Repeat every record below exactly as written.

### Dataset
>>
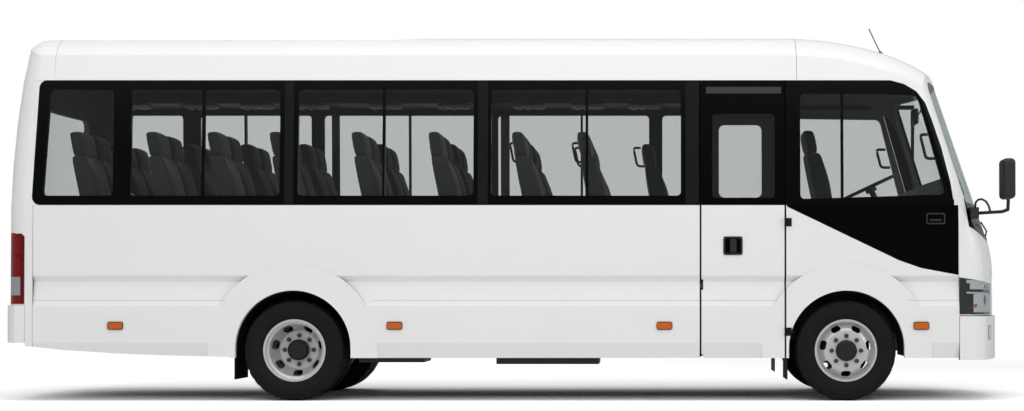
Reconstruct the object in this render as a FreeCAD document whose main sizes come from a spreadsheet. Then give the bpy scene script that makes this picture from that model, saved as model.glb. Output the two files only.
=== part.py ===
import FreeCAD, Part

import functools
import math
import os
import re

import Sketcher

from FreeCAD import Placement, Rotation, Vector

os.makedirs("parts", exist_ok=True)

# Driving dimensions of the minibus, in millimetres and degrees.
# +X is forward, +Y is the vehicle's left, +Z is up, and the ground is at Z = 0.
SIZES = {
    # Wheels and axles
    "wheelbase": 3995,
    "front_axle_x": 2460,
    "tyre_radius": 363,
    "tyre_width": 215,
    "tread_width": 176,
    "tyre_y": 858,
    "dual_spacing": 240,
    "rim_half_width": 83,
    "rim_lip_radius": 226,
    "bead_radius": 219,
    "rim_well_radius": 200,
    "rim_gauge": 9,
    "disc_offset": 105,
    "disc_gauge": 12,
    "disc_face_radius": 145,
    "hub_radius": 76,
    "hand_hole_count": 7,
    "hand_hole_circle": 168,
    "hand_hole_length": 70,
    "hand_hole_width": 40,
    "spindle_radius": 30,
    "kingpin_y": 798,
    "kingpin_radius": 16,
    "running_fit": 0.4,
    # Body shell
    "half_width": 1003,
    "belt_half_width": 1000,
    "wall": 45,
    "trim_fit": 0.3,
    "lining_fit": 0.5,
    "sill_z": 310,
    "sill_half_width": 974,
    "tuck_z": 420,
    "rub_z": 684,
    "seam_z": 706,
    "seam_half_width": 995,
    "swage_half_width": 972,
    "swage_low_z": 863,
    "swage_z": 905,
    "belt_z": 1413,
    "band_top_z": 2320,
    "band_top_half_width": 962,
    "crease_z": 2505,
    "crease_half_width": 930,
    "roof_z": 2705,
    "crown_radius": 5200,
    "crown_half_width": 690,
    "nose_x": 3650,
    "nose_z": 930,
    "nose_radius": 800,
    "screen_rake": 19,
    "front_bow_radius": 2300,
    "front_corner_radius": 160,
    "tail_x": 3675,
    "tail_lean_z": 1250,
    "tail_lean": 0.000073,
    "rear_bow_radius": 6000,
    "rear_corner_radius": 150,
    "front_cap_x": 2100,
    "front_dome_x": 2000,
    "front_dome_length": 1290,
    "front_dome_drop": 580,
    "rear_cap_x": -3270,
    "rear_dome_x": -3380,
    "rear_dome_length": 220,
    "rear_dome_drop": 300,
    "dome_lead": 150,
    "rear_corner_x": -3410,
    "rear_bumper_x": -3468,
    "front_corner_x": 3272,
    "side_depth_y": 760,
    # Wheel arches
    "arch_radius": 417,
    "arch_centre_z": 380,
    "flare_crest_z": 993,
    "liner_radius": 430,
    "liner_gauge": 6,
    "liner_inner_y": 530,
    # Doors
    "door_rear_x": 1410,
    "door_front_x": 2014,
    "door_gap": 8,
    "door_bottom_z": 317,
    "rebate": 16,
    "rebate_depth": 22,
    "cab_door_rear_x": 2130,
    "cab_door_front_x": 3190,
    "cab_door_bottom_z": 1010,
    "hinge_radius": 8,
    "hinge_pin_radius": 4,
    "hinge_height": 60,
    "hinge_leaf": 45,
    "hinge_gauge": 3,
    "hinge_fit": 0.5,
    # Windows
    "glass_gauge": 6,
    "glass_setback": 5,
    "glass_fit": 0.3,
    "glass_top_z": 2251,
    "glass_bottom_z": 1482,
    "glass_corner_radius": 32,
    "mullion": 18,
    "screen_top_z": 2326,
    "screen_bottom_z": 1222,
    "screen_top_half_width": 850,
    "screen_bottom_half_width": 925,
    "screen_corner_radius": 90,
    # Floor and chassis
    "floor_z": 850,
    "floor_gauge": 35,
    "step_tread_z": 352,
    "step_riser": 250,
    "rail_y": 400,
    "rail_height": 160,
    "rail_flange": 60,
    "rail_gauge": 7,
    "rail_top_z": 700,
    "bearer_fit": 1.5,
    "eye_reach": 80,
    "frame_rear_x": -3480,
    "frame_front_x": 3480,
    "eye_gauge": 20,
    "eye_radius": 18,
    "axle_tube_radius": 62,
    "axle_low_z": 320,
    "spring_half_length": 640,
    "spring_width": 70,
    "leaf_gauge": 12,
    # Seats
    "seat_width": 430,
    "seat_depth": 410,
    "seat_height": 1265,
    "seat_cushion": 110,
    "seat_back_gauge": 90,
    "seat_back_height": 690,
    "seat_rake": 12,
}

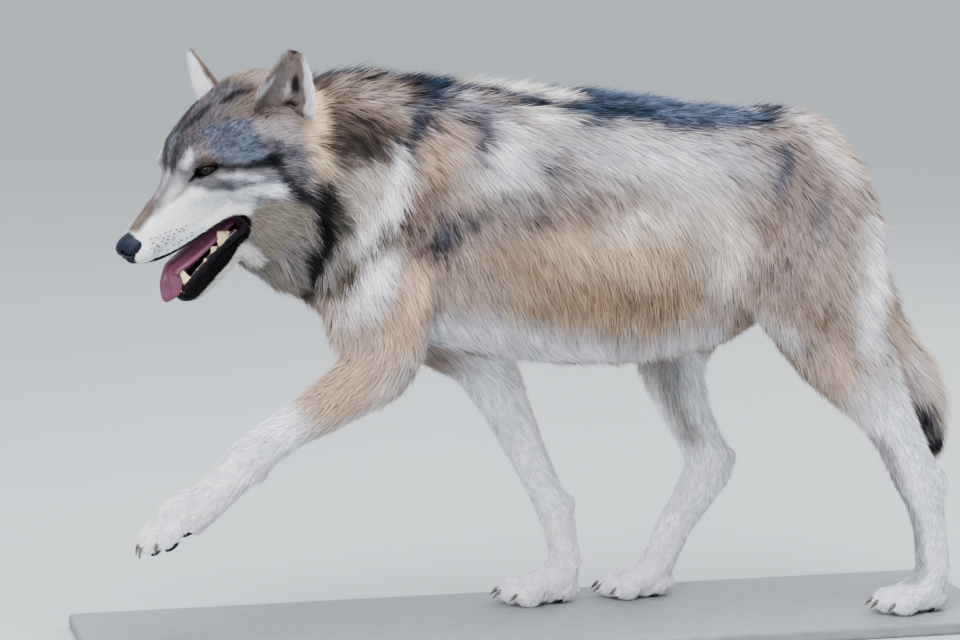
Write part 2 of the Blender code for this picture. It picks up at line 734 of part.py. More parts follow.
<<
### Reply
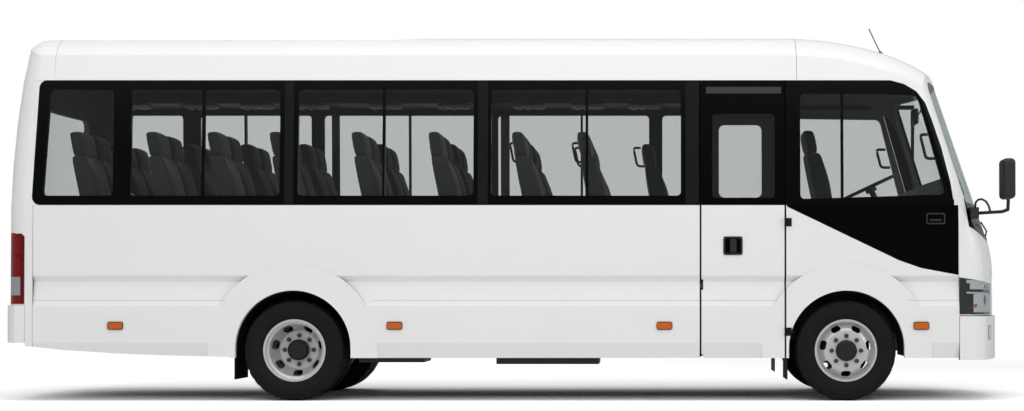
Reconstruct the object in this render as a FreeCAD document whose main sizes come from a spreadsheet. Then give the bpy scene script that makes this picture from that model, saved as model.glb. Output the two files only.
=== part.py ===
import FreeCAD, Part

import functools
import math
import os
import re

import Sketcher

from FreeCAD import Placement, Rotation, Vector

os.makedirs("parts", exist_ok=True)

# Driving dimensions of the minibus, in millimetres and degrees.
# +X is forward, +Y is the vehicle's left, +Z is up, and the ground is at Z = 0.
SIZES = {
    # Wheels and axles
    "wheelbase": 3995,
    "front_axle_x": 2460,
    "tyre_radius": 363,
    "tyre_width": 215,
    "tread_width": 176,
    "tyre_y": 858,
    "dual_spacing": 240,
    "rim_half_width": 83,
    "rim_lip_radius": 226,
    "bead_radius": 219,
    "rim_well_radius": 200,
    "rim_gauge": 9,
    "disc_offset": 105,
    "disc_gauge": 12,
    "disc_face_radius": 145,
    "hub_radius": 76,
    "hand_hole_count": 7,
    "hand_hole_circle": 168,
    "hand_hole_length": 70,
    "hand_hole_width": 40,
    "spindle_radius": 30,
    "kingpin_y": 798,
    "kingpin_radius": 16,
    "running_fit": 0.4,
    # Body shell
    "half_width": 1003,
    "belt_half_width": 1000,
    "wall": 45,
    "trim_fit": 0.3,
    "lining_fit": 0.5,
    "sill_z": 310,
    "sill_half_width": 974,
    "tuck_z": 420,
    "rub_z": 684,
    "seam_z": 706,
    "seam_half_width": 995,
    "swage_half_width": 972,
    "swage_low_z": 863,
    "swage_z": 905,
    "belt_z": 1413,
    "band_top_z": 2320,
    "band_top_half_width": 962,
    "crease_z": 2505,
    "crease_half_width": 930,
    "roof_z": 2705,
    "crown_radius": 5200,
    "crown_half_width": 690,
    "nose_x": 3650,
    "nose_z": 930,
    "nose_radius": 800,
    "screen_rake": 19,
    "front_bow_radius": 2300,
    "front_corner_radius": 160,
    "tail_x": 3675,
    "tail_lean_z": 1250,
    "tail_lean": 0.000073,
    "rear_bow_radius": 6000,
    "rear_corner_radius": 150,
    "front_cap_x": 2100,
    "front_dome_x": 2000,
    "front_dome_length": 1290,
    "front_dome_drop": 580,
    "rear_cap_x": -3270,
    "rear_dome_x": -3380,
    "rear_dome_length": 220,
    "rear_dome_drop": 300,
    "dome_lead": 150,
    "rear_corner_x": -3410,
    "rear_bumper_x": -3468,
    "front_corner_x": 3272,
    "side_depth_y": 760,
    # Wheel arches
    "arch_radius": 417,
    "arch_centre_z": 380,
    "flare_crest_z": 993,
    "liner_radius": 430,
    "liner_gauge": 6,
    "liner_inner_y": 530,
    # Doors
    "door_rear_x": 1410,
    "door_front_x": 2014,
    "door_gap": 8,
    "door_bottom_z": 317,
    "rebate": 16,
    "rebate_depth": 22,
    "cab_door_rear_x": 2130,
    "cab_door_front_x": 3190,
    "cab_door_bottom_z": 1010,
    "hinge_radius": 8,
    "hinge_pin_radius": 4,
    "hinge_height": 60,
    "hinge_leaf": 45,
    "hinge_gauge": 3,
    "hinge_fit": 0.5,
    # Windows
    "glass_gauge": 6,
    "glass_setback": 5,
    "glass_fit": 0.3,
    "glass_top_z": 2251,
    "glass_bottom_z": 1482,
    "glass_corner_radius": 32,
    "mullion": 18,
    "screen_top_z": 2326,
    "screen_bottom_z": 1222,
    "screen_top_half_width": 850,
    "screen_bottom_half_width": 925,
    "screen_corner_radius": 90,
    # Floor and chassis
    "floor_z": 850,
    "floor_gauge": 35,
    "step_tread_z": 352,
    "step_riser": 250,
    "rail_y": 400,
    "rail_height": 160,
    "rail_flange": 60,
    "rail_gauge": 7,
    "rail_top_z": 700,
    "bearer_fit": 1.5,
    "eye_reach": 80,
    "frame_rear_x": -3480,
    "frame_front_x": 3480,
    "eye_gauge": 20,
    "eye_radius": 18,
    "axle_tube_radius": 62,
    "axle_low_z": 320,
    "spring_half_length": 640,
    "spring_width": 70,
    "leaf_gauge": 12,
    # Seats
    "seat_width": 430,
    "seat_depth": 410,
    "seat_height": 1265,
    "seat_cushion": 110,
    "seat_back_gauge": 90,
    "seat_back_height": 690,
    "seat_rake": 12,
}

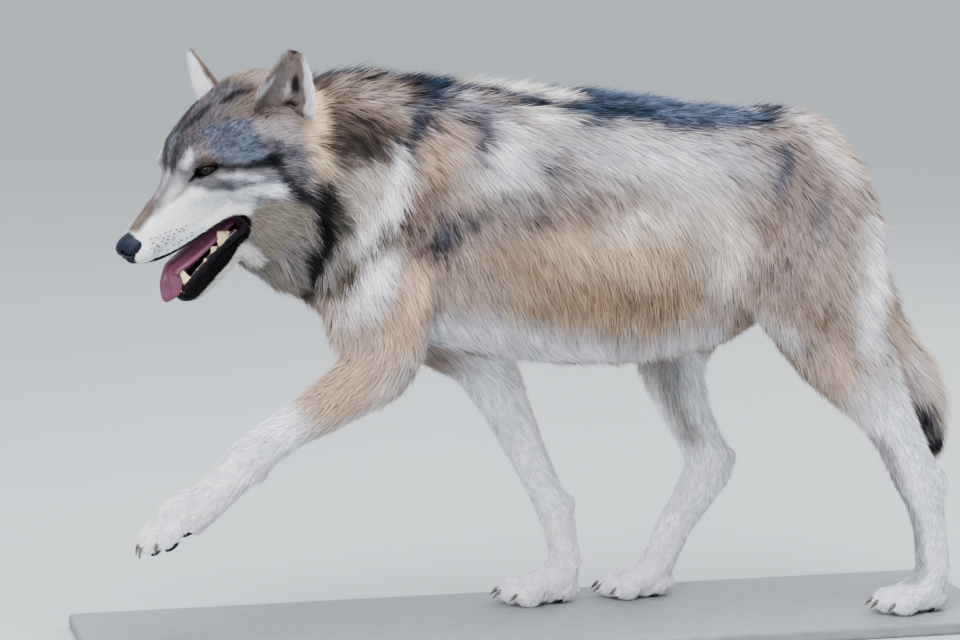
Write part 2 of the Blender code for this picture. It picks up at line 734 of part.py. More parts follow.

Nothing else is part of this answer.